The process of reducing the sample rate—downsampling—is similar, except we low-pass filter first, to reduce the bandwidth, then discard samples. The filter stage is essential, since the signal will alias if we try to fit it into a narrower band without removing the portion that can’t be encoded at the lower rate. So, we set the filter cut-off to half the new, lower sample rate, then simply discard every other sample for a 2:1 downsample ratio. (Yes, the result will be slightly different depending on whether you discard the odd samples or even ones. And no, it doesn’t matter, just as the exact sampling phase didn’t matter when you converted from analog to digital in the first place.)
We’ve gone through a lot to explain this, but if you understand the reasons, it’s easy to see what to do in other situation. For instance, if we need to upsample by a factor of four, we look at our pulse-amplitude modulated signal and note that there is nothing but a zero level between our existing impulses, so we insert three zeros between our existing samples. Then low-pass filter the result, with the frequency cut-off set to include our original frequency band and block everything above it to remove the aliased copies from the new passband.
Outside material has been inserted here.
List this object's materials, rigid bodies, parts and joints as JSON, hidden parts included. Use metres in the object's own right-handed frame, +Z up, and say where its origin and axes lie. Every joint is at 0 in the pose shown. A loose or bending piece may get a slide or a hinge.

There are some added wrinkles. For larger conversion ratios, we do the conversion in multiple smaller steps and exploit some optimizations with less computation than doing a single large ratio conversion. For non-integer ratios, such as conversion from 44.1 kHz to 48 kHz, most text books suggest a combination of upsampling and downsample as a ratio of integers (upsampling by a factor of 160 and downsampling by a factor of 147 in this case), but it can also be done in a single step, fractionally.